[Entries with parts and joints]
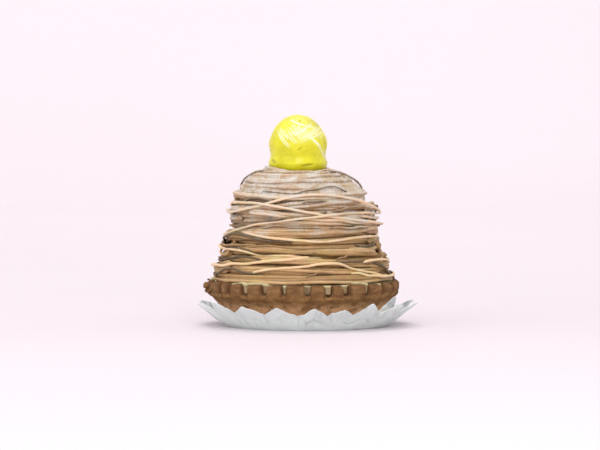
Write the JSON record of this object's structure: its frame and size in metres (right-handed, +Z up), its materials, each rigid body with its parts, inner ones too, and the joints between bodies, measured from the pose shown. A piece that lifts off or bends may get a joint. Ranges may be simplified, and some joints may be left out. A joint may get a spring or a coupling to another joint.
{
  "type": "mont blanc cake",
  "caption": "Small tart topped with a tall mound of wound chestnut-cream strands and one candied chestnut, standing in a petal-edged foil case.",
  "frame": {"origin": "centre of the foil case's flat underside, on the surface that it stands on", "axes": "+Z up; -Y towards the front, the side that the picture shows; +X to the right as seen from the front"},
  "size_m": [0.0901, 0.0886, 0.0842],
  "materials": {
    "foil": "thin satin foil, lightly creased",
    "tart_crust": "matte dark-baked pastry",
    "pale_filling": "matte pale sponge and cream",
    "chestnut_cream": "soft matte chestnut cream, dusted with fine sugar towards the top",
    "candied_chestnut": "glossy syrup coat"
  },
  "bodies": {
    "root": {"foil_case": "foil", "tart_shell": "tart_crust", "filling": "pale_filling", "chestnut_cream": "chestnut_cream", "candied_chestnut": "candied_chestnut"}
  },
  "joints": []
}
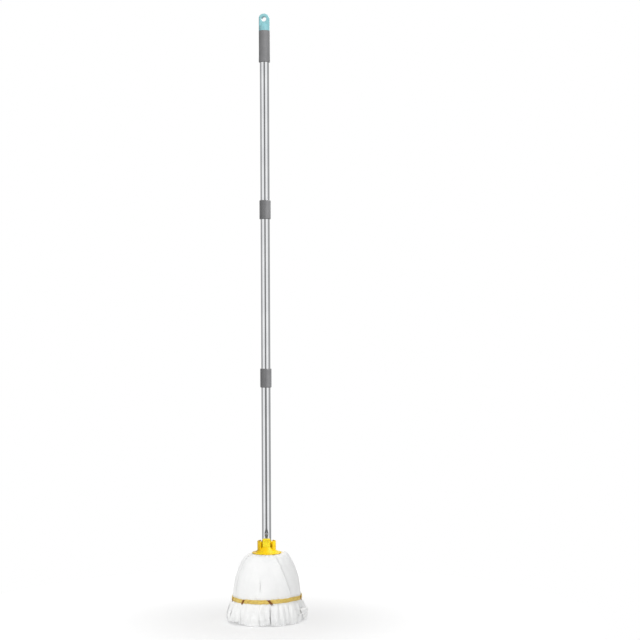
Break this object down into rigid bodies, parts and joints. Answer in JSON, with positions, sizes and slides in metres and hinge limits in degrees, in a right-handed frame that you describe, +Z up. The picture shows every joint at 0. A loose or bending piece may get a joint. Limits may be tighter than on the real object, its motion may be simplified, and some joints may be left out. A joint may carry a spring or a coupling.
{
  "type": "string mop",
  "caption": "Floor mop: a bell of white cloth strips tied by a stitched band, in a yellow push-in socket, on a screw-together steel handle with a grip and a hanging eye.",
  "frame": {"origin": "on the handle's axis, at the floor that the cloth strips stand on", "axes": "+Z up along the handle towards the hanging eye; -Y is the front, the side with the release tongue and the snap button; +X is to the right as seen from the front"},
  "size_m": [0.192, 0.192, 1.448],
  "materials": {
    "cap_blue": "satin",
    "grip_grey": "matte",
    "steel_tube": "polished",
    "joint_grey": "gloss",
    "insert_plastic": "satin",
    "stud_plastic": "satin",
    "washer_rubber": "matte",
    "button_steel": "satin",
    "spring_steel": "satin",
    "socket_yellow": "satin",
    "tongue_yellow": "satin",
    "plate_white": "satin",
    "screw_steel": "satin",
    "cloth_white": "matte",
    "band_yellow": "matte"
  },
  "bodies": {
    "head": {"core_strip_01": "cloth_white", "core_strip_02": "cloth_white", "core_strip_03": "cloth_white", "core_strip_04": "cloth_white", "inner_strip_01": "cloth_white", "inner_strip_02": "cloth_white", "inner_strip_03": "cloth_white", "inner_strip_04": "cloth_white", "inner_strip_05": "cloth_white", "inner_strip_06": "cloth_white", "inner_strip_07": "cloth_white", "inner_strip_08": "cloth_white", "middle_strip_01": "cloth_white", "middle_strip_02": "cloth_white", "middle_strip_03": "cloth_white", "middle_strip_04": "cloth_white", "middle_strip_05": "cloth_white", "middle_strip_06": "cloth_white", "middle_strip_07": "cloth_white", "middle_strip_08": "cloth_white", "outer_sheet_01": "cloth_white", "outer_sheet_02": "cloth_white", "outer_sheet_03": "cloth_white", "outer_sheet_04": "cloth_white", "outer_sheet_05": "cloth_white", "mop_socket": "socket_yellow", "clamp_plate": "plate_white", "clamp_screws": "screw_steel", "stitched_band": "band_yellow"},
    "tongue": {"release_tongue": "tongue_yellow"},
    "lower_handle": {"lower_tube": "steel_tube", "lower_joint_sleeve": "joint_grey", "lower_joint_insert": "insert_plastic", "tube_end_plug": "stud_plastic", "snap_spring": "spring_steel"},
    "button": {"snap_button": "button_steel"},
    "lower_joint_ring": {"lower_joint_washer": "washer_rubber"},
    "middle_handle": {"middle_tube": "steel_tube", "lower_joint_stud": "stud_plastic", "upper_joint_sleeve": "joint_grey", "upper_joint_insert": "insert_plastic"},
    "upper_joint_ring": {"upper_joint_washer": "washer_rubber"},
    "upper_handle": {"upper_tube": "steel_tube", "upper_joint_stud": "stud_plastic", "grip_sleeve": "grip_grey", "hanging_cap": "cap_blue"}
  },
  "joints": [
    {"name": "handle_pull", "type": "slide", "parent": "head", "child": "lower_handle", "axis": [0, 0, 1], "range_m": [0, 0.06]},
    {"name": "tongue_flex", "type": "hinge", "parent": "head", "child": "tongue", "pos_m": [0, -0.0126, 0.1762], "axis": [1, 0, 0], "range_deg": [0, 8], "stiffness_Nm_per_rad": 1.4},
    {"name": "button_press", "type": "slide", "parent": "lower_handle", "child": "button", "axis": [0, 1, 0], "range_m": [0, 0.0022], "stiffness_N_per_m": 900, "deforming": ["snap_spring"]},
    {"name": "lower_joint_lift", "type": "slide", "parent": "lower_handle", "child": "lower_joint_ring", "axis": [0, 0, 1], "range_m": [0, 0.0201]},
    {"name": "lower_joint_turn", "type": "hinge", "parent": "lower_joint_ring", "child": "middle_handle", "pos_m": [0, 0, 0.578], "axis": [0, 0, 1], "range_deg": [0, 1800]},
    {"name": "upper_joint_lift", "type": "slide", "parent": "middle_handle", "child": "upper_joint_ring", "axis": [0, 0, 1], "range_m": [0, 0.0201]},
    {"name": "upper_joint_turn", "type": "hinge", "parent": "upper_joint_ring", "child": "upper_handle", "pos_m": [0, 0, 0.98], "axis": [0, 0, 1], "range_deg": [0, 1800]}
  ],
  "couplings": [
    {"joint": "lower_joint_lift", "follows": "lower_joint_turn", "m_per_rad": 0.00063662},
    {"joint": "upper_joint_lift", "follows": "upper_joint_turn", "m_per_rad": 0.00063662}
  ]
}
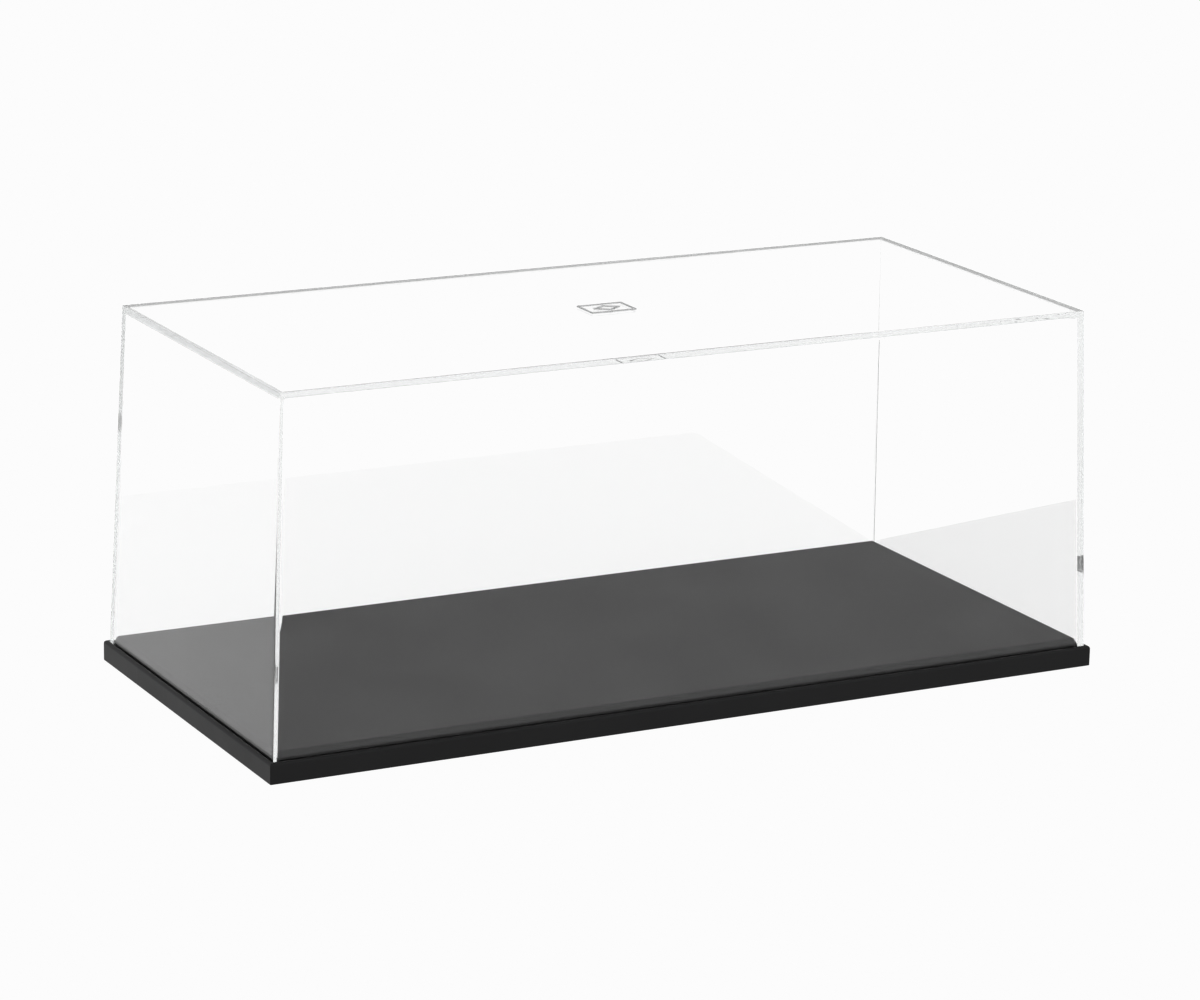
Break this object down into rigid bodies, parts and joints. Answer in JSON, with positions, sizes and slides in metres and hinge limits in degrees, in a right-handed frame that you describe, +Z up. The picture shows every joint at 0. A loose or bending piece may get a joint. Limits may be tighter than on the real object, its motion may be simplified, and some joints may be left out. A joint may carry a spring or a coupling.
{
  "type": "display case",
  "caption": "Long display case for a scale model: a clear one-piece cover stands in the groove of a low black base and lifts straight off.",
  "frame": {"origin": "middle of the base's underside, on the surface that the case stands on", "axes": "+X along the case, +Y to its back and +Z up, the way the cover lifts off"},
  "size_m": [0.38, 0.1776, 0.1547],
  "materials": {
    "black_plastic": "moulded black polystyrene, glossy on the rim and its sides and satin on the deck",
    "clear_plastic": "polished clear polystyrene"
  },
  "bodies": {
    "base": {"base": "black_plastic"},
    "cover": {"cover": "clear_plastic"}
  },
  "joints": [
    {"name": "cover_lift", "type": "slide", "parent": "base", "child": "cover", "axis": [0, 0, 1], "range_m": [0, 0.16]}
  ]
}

AIM OF THE EXERCISE: Nothing should be left out: return all of the records exactly.

RESPONSE BELOW:
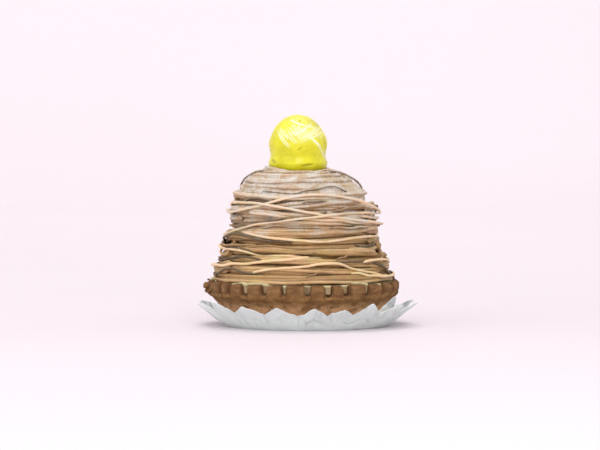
Write the JSON record of this object's structure: its frame and size in metres (right-handed, +Z up), its materials, each rigid body with its parts, inner ones too, and the joints between bodies, measured from the pose shown. A piece that lifts off or bends may get a joint. Ranges may be simplified, and some joints may be left out. A joint may get a spring or a coupling to another joint.
{
  "type": "mont blanc cake",
  "caption": "Small tart topped with a tall mound of wound chestnut-cream strands and one candied chestnut, standing in a petal-edged foil case.",
  "frame": {"origin": "centre of the foil case's flat underside, on the surface that it stands on", "axes": "+Z up; -Y towards the front, the side that the picture shows; +X to the right as seen from the front"},
  "size_m": [0.0901, 0.0886, 0.0842],
  "materials": {
    "foil": "thin satin foil, lightly creased",
    "tart_crust": "matte dark-baked pastry",
    "pale_filling": "matte pale sponge and cream",
    "chestnut_cream": "soft matte chestnut cream, dusted with fine sugar towards the top",
    "candied_chestnut": "glossy syrup coat"
  },
  "bodies": {
    "root": {"foil_case": "foil", "tart_shell": "tart_crust", "filling": "pale_filling", "chestnut_cream": "chestnut_cream", "candied_chestnut": "candied_chestnut"}
  },
  "joints": []
}
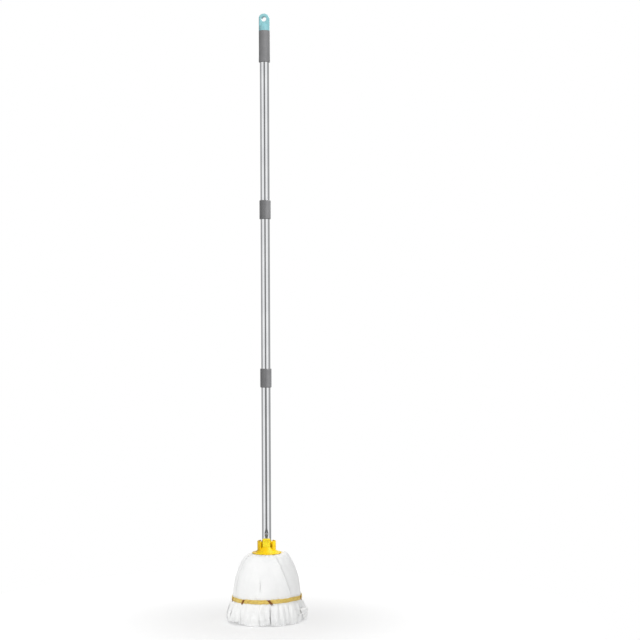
Break this object down into rigid bodies, parts and joints. Answer in JSON, with positions, sizes and slides in metres and hinge limits in degrees, in a right-handed frame that you describe, +Z up. The picture shows every joint at 0. A loose or bending piece may get a joint. Limits may be tighter than on the real object, its motion may be simplified, and some joints may be left out. A joint may carry a spring or a coupling.
{
  "type": "string mop",
  "caption": "Floor mop: a bell of white cloth strips tied by a stitched band, in a yellow push-in socket, on a screw-together steel handle with a grip and a hanging eye.",
  "frame": {"origin": "on the handle's axis, at the floor that the cloth strips stand on", "axes": "+Z up along the handle towards the hanging eye; -Y is the front, the side with the release tongue and the snap button; +X is to the right as seen from the front"},
  "size_m": [0.192, 0.192, 1.448],
  "materials": {
    "cap_blue": "satin",
    "grip_grey": "matte",
    "steel_tube": "polished",
    "joint_grey": "gloss",
    "insert_plastic": "satin",
    "stud_plastic": "satin",
    "washer_rubber": "matte",
    "button_steel": "satin",
    "spring_steel": "satin",
    "socket_yellow": "satin",
    "tongue_yellow": "satin",
    "plate_white": "satin",
    "screw_steel": "satin",
    "cloth_white": "matte",
    "band_yellow": "matte"
  },
  "bodies": {
    "head": {"core_strip_01": "cloth_white", "core_strip_02": "cloth_white", "core_strip_03": "cloth_white", "core_strip_04": "cloth_white", "inner_strip_01": "cloth_white", "inner_strip_02": "cloth_white", "inner_strip_03": "cloth_white", "inner_strip_04": "cloth_white", "inner_strip_05": "cloth_white", "inner_strip_06": "cloth_white", "inner_strip_07": "cloth_white", "inner_strip_08": "cloth_white", "middle_strip_01": "cloth_white", "middle_strip_02": "cloth_white", "middle_strip_03": "cloth_white", "middle_strip_04": "cloth_white", "middle_strip_05": "cloth_white", "middle_strip_06": "cloth_white", "middle_strip_07": "cloth_white", "middle_strip_08": "cloth_white", "outer_sheet_01": "cloth_white", "outer_sheet_02": "cloth_white", "outer_sheet_03": "cloth_white", "outer_sheet_04": "cloth_white", "outer_sheet_05": "cloth_white", "mop_socket": "socket_yellow", "clamp_plate": "plate_white", "clamp_screws": "screw_steel", "stitched_band": "band_yellow"},
    "tongue": {"release_tongue": "tongue_yellow"},
    "lower_handle": {"lower_tube": "steel_tube", "lower_joint_sleeve": "joint_grey", "lower_joint_insert": "insert_plastic", "tube_end_plug": "stud_plastic", "snap_spring": "spring_steel"},
    "button": {"snap_button": "button_steel"},
    "lower_joint_ring": {"lower_joint_washer": "washer_rubber"},
    "middle_handle": {"middle_tube": "steel_tube", "lower_joint_stud": "stud_plastic", "upper_joint_sleeve": "joint_grey", "upper_joint_insert": "insert_plastic"},
    "upper_joint_ring": {"upper_joint_washer": "washer_rubber"},
    "upper_handle": {"upper_tube": "steel_tube", "upper_joint_stud": "stud_plastic", "grip_sleeve": "grip_grey", "hanging_cap": "cap_blue"}
  },
  "joints": [
    {"name": "handle_pull", "type": "slide", "parent": "head", "child": "lower_handle", "axis": [0, 0, 1], "range_m": [0, 0.06]},
    {"name": "tongue_flex", "type": "hinge", "parent": "head", "child": "tongue", "pos_m": [0, -0.0126, 0.1762], "axis": [1, 0, 0], "range_deg": [0, 8], "stiffness_Nm_per_rad": 1.4},
    {"name": "button_press", "type": "slide", "parent": "lower_handle", "child": "button", "axis": [0, 1, 0], "range_m": [0, 0.0022], "stiffness_N_per_m": 900, "deforming": ["snap_spring"]},
    {"name": "lower_joint_lift", "type": "slide", "parent": "lower_handle", "child": "lower_joint_ring", "axis": [0, 0, 1], "range_m": [0, 0.0201]},
    {"name": "lower_joint_turn", "type": "hinge", "parent": "lower_joint_ring", "child": "middle_handle", "pos_m": [0, 0, 0.578], "axis": [0, 0, 1], "range_deg": [0, 1800]},
    {"name": "upper_joint_lift", "type": "slide", "parent": "middle_handle", "child": "upper_joint_ring", "axis": [0, 0, 1], "range_m": [0, 0.0201]},
    {"name": "upper_joint_turn", "type": "hinge", "parent": "upper_joint_ring", "child": "upper_handle", "pos_m": [0, 0, 0.98], "axis": [0, 0, 1], "range_deg": [0, 1800]}
  ],
  "couplings": [
    {"joint": "lower_joint_lift", "follows": "lower_joint_turn", "m_per_rad": 0.00063662},
    {"joint": "upper_joint_lift", "follows": "upper_joint_turn", "m_per_rad": 0.00063662}
  ]
}
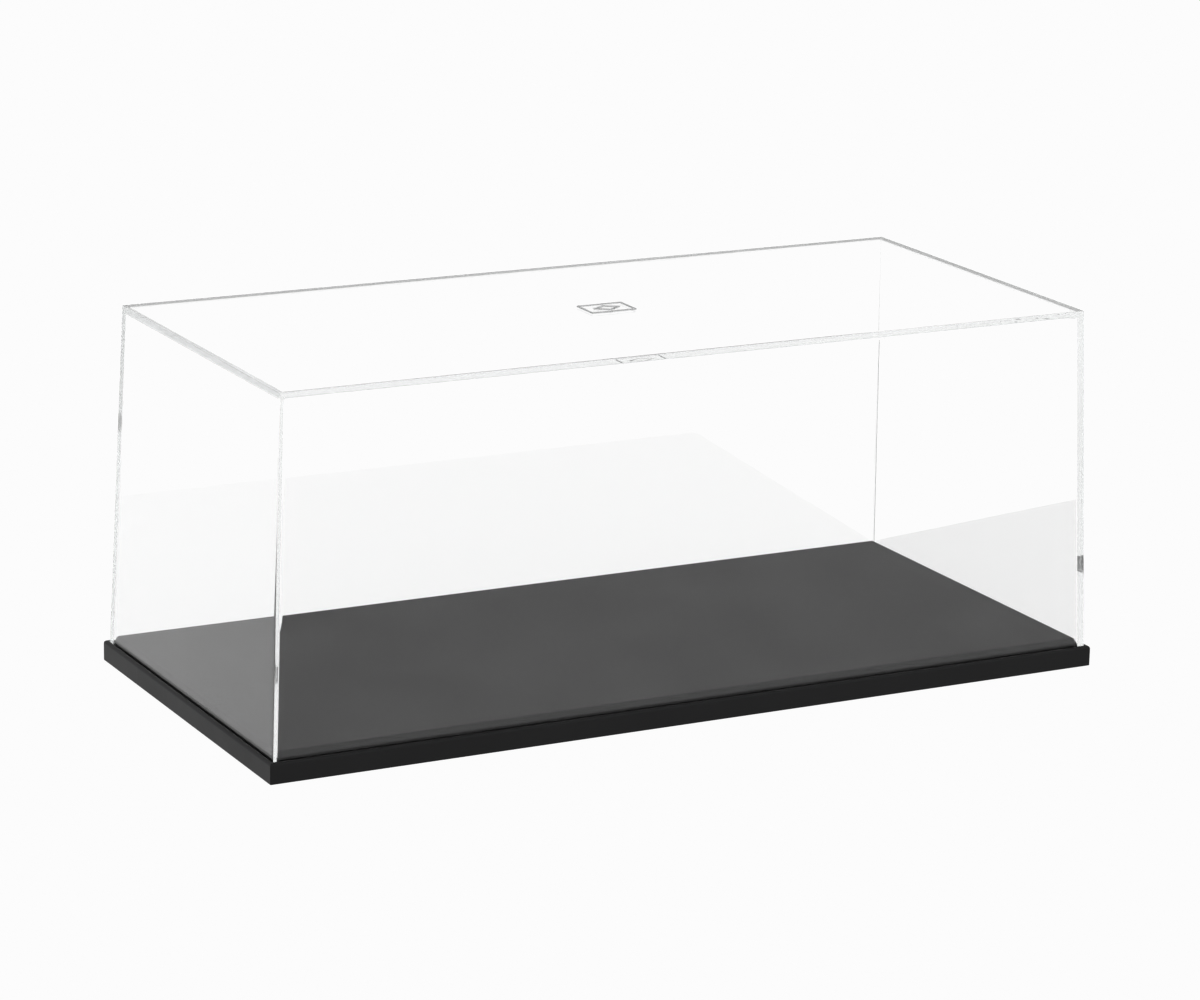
Break this object down into rigid bodies, parts and joints. Answer in JSON, with positions, sizes and slides in metres and hinge limits in degrees, in a right-handed frame that you describe, +Z up. The picture shows every joint at 0. A loose or bending piece may get a joint. Limits may be tighter than on the real object, its motion may be simplified, and some joints may be left out. A joint may carry a spring or a coupling.
{
  "type": "display case",
  "caption": "Long display case for a scale model: a clear one-piece cover stands in the groove of a low black base and lifts straight off.",
  "frame": {"origin": "middle of the base's underside, on the surface that the case stands on", "axes": "+X along the case, +Y to its back and +Z up, the way the cover lifts off"},
  "size_m": [0.38, 0.1776, 0.1547],
  "materials": {
    "black_plastic": "moulded black polystyrene, glossy on the rim and its sides and satin on the deck",
    "clear_plastic": "polished clear polystyrene"
  },
  "bodies": {
    "base": {"base": "black_plastic"},
    "cover": {"cover": "clear_plastic"}
  },
  "joints": [
    {"name": "cover_lift", "type": "slide", "parent": "base", "child": "cover", "axis": [0, 0, 1], "range_m": [0, 0.16]}
  ]
}